En la misiva, exaltaba las virtudes de Su Majestad y aprovechaba la ocasión para suplicarle que le perdonase la tributación del 10% de sus ganancias. “Un fenómeno tan extraordinario del público no debe equipararse con las ordinarias industrias sujetas a contribución”, se puede leer en ella. No obstante, el escrito no obró ningún efecto en la soberana y el Gigante de Altzo tuvo que seguir pagando.

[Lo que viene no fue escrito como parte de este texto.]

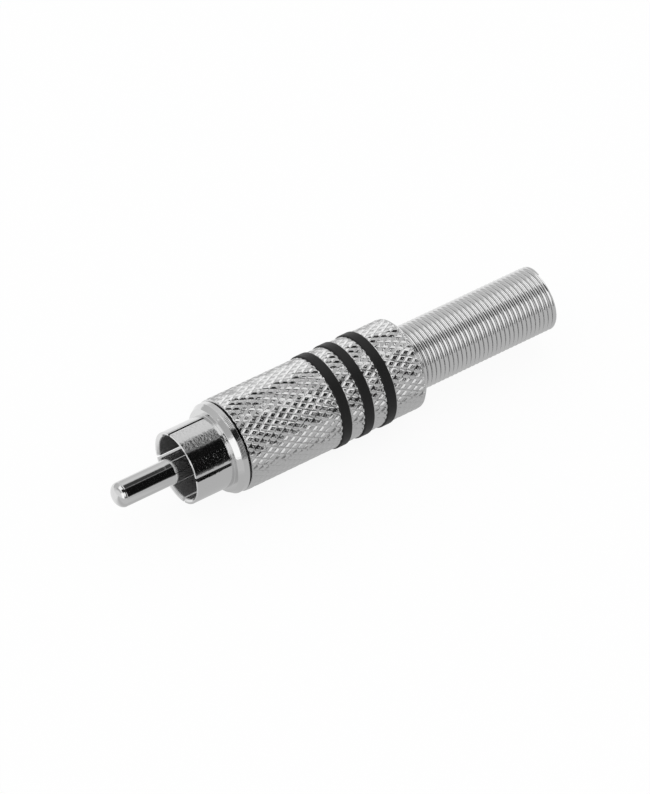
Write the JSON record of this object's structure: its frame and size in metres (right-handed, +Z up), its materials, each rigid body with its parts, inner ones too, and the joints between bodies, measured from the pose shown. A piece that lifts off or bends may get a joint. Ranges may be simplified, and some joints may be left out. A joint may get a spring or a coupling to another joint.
{
  "type": "rca plug",
  "caption": "Coaxial audio plug with a centre pin, a split ground skirt, a knurled screw-on handle with colour rings and a coil-spring strain relief.",
  "frame": {"origin": "on the plug's axis, in the collar's front face, where the plug seats on a jack", "axes": "+X along the plug's axis towards the cable, +Z up, with the wire end of the spring near the top and the ground lug at the bottom"},
  "size_m": [0.0632, 0.0122, 0.0122],
  "materials": {
    "plated_brass": "turned brass, bright nickel plate",
    "knurled_handle": "diamond-knurled brass, nickel plate",
    "spring_wire": "drawn spring wire, nickel plate",
    "ring_plastic": "moulded black ring",
    "insulator": "turned black insulator",
    "sleeve": "extruded insulating tube"
  },
  "bodies": {
    "plug_body": {"ground_shell": "plated_brass", "center_pin": "plated_brass", "pin_insulator": "insulator", "rear_insulator": "insulator", "ground_lug": "plated_brass"},
    "sleeve": {"insulating_sleeve": "sleeve"},
    "handle": {"handle_barrel": "knurled_handle", "strain_relief_spring": "spring_wire", "color_ring_1": "ring_plastic", "color_ring_2": "ring_plastic", "color_ring_3": "ring_plastic"}
  },
  "joints": [
    {"name": "handle_travel", "type": "slide", "parent": "plug_body", "child": "sleeve", "axis": [1, 0, 0], "range_m": [0, 0.00526]},
    {"name": "handle_screw", "type": "hinge", "parent": "sleeve", "child": "handle", "pos_m": [0, 0, 0], "axis": [1, 0, 0], "range_deg": [0, 2520]}
  ],
  "couplings": [
    {"joint": "handle_travel", "follows": "handle_screw", "m_per_rad": 0.00011937}
  ]
}
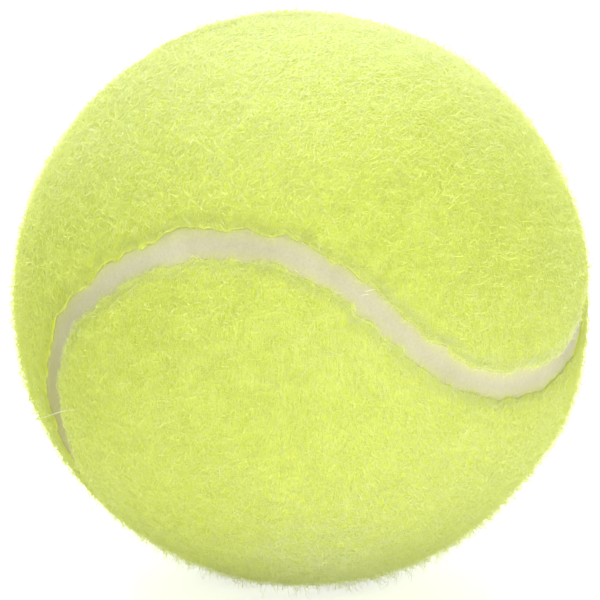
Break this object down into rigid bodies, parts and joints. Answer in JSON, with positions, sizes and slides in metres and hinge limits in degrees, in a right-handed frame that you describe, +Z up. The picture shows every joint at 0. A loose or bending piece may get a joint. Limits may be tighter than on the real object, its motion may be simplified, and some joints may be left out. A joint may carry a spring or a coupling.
{
  "type": "tennis ball",
  "caption": "Hollow rubber-cored play ball covered by two dumb-bell felt panels with a pale S-shaped seam between them.",
  "frame": {"origin": "centre of the ball", "axes": "+Z up, square to the joint of the core's half shells; the picture looks along +Y from 15 degrees above the XY plane, with +X to the right"},
  "size_m": [0.066, 0.066, 0.066],
  "materials": {
    "felt": "napped felt",
    "seam_rubber": "matte",
    "core_rubber": "matte",
    "dried_solution": "satin",
    "back_rubber": "matte"
  },
  "bodies": {
    "root": {"half_shell_upper": "core_rubber", "half_shell_lower": "core_rubber", "joint_ring": "dried_solution", "core_coat": "dried_solution", "back_coat_a": "back_rubber", "back_coat_b": "back_rubber", "felt_panel_a": "felt", "felt_panel_b": "felt", "seam": "seam_rubber"}
  },
  "joints": []
}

No hay constancia de la vida amorosa de Miguel Joaquín, aunque se ha extendido la historia de que, estando en Gran Bretaña, le buscaron una novia que le llegaba por la barbilla y quisieron que se casara con ella, ya que le podía beneficiar para su espectáculo. Lo que sí es cierto es que, mientras se exhibía en Lisboa, en 1844, la prensa llegó a plantearle la conveniencia de casarse con una giganta francesa que también actuaba en la ciudad. Miguel les contestó que en su pueblo había mozas mejores.
Una vida de película
Hasta el día de su muerte, el Gigante de Altzo no paró de crecer. En el pórtico de la iglesia de San Salvador de Altzo aún se conservan visibles las marcas que el párroco de la localidad iba cincelando en la pared según el gigante iba ganando en altura y envergadura, debido a un gigantismo que transmutó luego en acromegalia.

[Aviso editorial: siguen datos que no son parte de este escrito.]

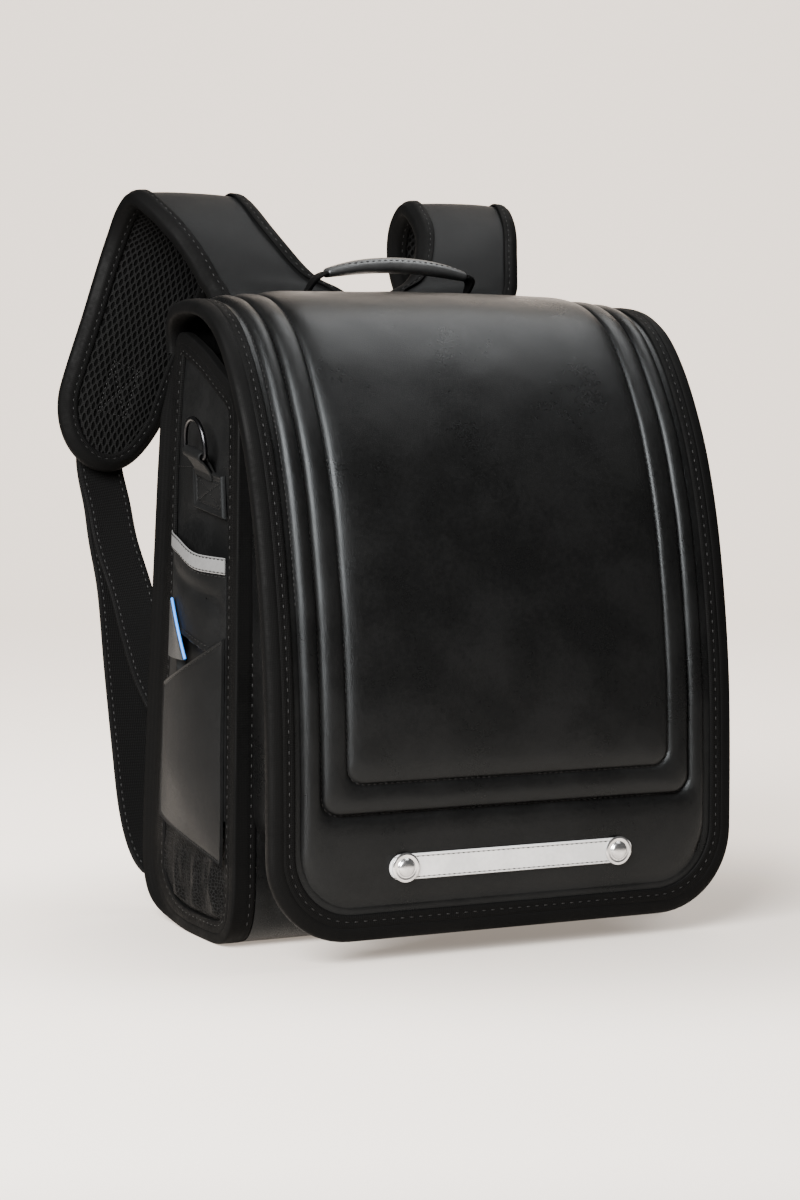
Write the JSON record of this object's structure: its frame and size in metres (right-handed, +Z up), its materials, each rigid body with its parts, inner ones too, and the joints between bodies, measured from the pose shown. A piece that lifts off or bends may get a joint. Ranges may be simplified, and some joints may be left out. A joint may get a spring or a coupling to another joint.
{
  "type": "school backpack",
  "caption": "Stiff box-shaped school backpack with a long padded flap over its top and front, side pockets, padded shoulder straps and a carrying handle.",
  "frame": {"origin": "on the ground under the middle of the body, where its flat bottom rests", "axes": "the flap faces -Y, the wearer's back is at +Y, +X is the viewer's right and +Z is up"},
  "size_m": [0.3258, 0.287, 0.4251],
  "materials": {
    "leather": "satin, fine grain",
    "tape": "ribbed woven tape",
    "webbing": "woven webbing",
    "net": "knitted net",
    "reflective_silver": "reflective satin",
    "reflective_grey": "reflective, matt",
    "piping_blue": "smooth piping",
    "gunmetal": "dark plated, glossy",
    "magnet": "plain",
    "silver": "satin"
  },
  "bodies": {
    "bag": {"back_panel": "leather", "body_wall": "leather", "flap": "leather", "front_pocket": "leather", "yoke": "leather", "handle_grip": "leather", "side_panel_left": "leather", "side_panel_right": "leather", "side_pocket_left": "leather", "side_pocket_right": "leather", "cuff_left": "leather", "cuff_right": "leather", "pocket_lip_left": "leather", "pocket_lip_right": "leather", "ring_tab_left": "leather", "ring_tab_right": "leather", "strap_pad_left": "leather", "strap_pad_right": "leather", "flap_binding": "tape", "side_binding_left": "tape", "side_binding_right": "tape", "strap_binding_left": "tape", "strap_binding_right": "tape", "handle_webbing_left": "webbing", "handle_webbing_right": "webbing", "strap_tail_left": "webbing", "strap_tail_right": "webbing", "lower_strap_left": "webbing", "lower_strap_right": "webbing", "net_left": "net", "net_right": "net", "reflective_strip": "reflective_silver", "pocket_reflector_left": "reflective_grey", "pocket_reflector_right": "reflective_grey", "piping_left": "piping_blue", "piping_right": "piping_blue", "flap_magnet": "magnet", "rivet_left": "silver", "rivet_right": "silver"},
    "d_ring_left": {"d_ring_left": "gunmetal"},
    "d_ring_right": {"d_ring_right": "gunmetal"}
  },
  "joints": [
    {"name": "left_ring_hinge", "type": "hinge", "parent": "bag", "child": "d_ring_left", "pos_m": [-0.14056, -0.0108, 0.2687], "axis": [0, -0.9863, -0.165], "range_deg": [-20, 140]},
    {"name": "right_ring_hinge", "type": "hinge", "parent": "bag", "child": "d_ring_right", "pos_m": [0.14056, -0.0108, 0.2687], "axis": [0, 0.9863, 0.165], "range_deg": [-20, 140]}
  ]
}
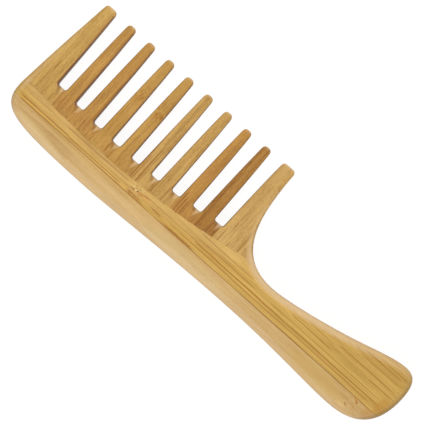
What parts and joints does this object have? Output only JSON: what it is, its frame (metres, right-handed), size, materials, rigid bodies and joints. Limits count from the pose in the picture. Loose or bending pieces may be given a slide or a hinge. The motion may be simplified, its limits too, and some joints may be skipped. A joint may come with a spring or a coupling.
{
  "type": "wide tooth comb",
  "caption": "Flat wide tooth comb with a curved handle, carved from a bamboo laminate of long face strips over an upright stave core.",
  "frame": {"origin": "middle of the comb's length and width, on the plane of its flat rear face", "axes": "+X towards the handle's end, +Y towards the tooth tips, +Z from the rear face to the front face"},
  "size_m": [0.195, 0.0596, 0.01],
  "materials": {
    "back_strip": "satin",
    "grain_strip": "satin",
    "toe_stave": "satin",
    "second_stave": "satin",
    "third_stave": "satin",
    "fourth_stave": "satin",
    "fifth_stave": "satin",
    "neck_stave": "satin",
    "handle_stave": "satin"
  },
  "bodies": {
    "root": {"front_back_strip": "back_strip", "rear_back_strip": "back_strip", "front_grain_strip": "grain_strip", "rear_grain_strip": "grain_strip", "tooth_stave_1": "toe_stave", "tooth_stave_2": "second_stave", "tooth_stave_3": "third_stave", "tooth_stave_4": "fourth_stave", "tooth_stave_5": "fifth_stave", "tooth_stave_6": "neck_stave", "handle_stave_1": "handle_stave", "handle_stave_2": "handle_stave", "handle_stave_3": "handle_stave", "handle_stave_4": "handle_stave"}
  },
  "joints": []
}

Falleció el 20 de noviembre de 1861 en el caserío de Ipintza Zarra –en euskera antiguo, “mimbral viejo”– de Altzo Azpi. Eran las cuatro y cuarto de la tarde cuando dio su último aliento, según los rumores, por una tuberculosis (aunque Luis Ángel Sánchez apunta que “lo más probable es que falleciera de algún problema cardiovascular o respiratorio, o derivado de la diabetes”). Eleizegi dejó pagadas 500 misas por su alma, a 6 u 8 reales cada una. Para su entierro, se dispuso un gran féretro hecho a medida que se transportó desde Tolosa.
El hallazgo de los vestigios físicos de Miguel Joaquín Eleizegi obligará a reescribir los últimos pasajes de la vida del Gigante de Altzo y, quizás, los créditos finales de la película que inspiró este fascinante personaje, Handia, de Aitor Arregi y Jon Garaño, ganadora de 10 premios Goya en 2018 (aunque cuestionada por la familia).

El titán guipuzcoano abandonó su pueblo natal en más de una ocasión para viajar por Europa pero, a pesar de los kilómetros recorridos, nunca dejó de tenerlo presente. Sus huesos siempre permanecieron en Altzo; no se movieron, y es allí donde descansarán nuevamente si la decisión de sus familiares no es otra. “Quiso quedarse en su pueblo y aquí seguirá. Está en casa”, aseguran a MUY HISTORIA. “Aranzadi quiere hacer una copia digital de sus huesos, pero todo está por ver”, dejan en el aire.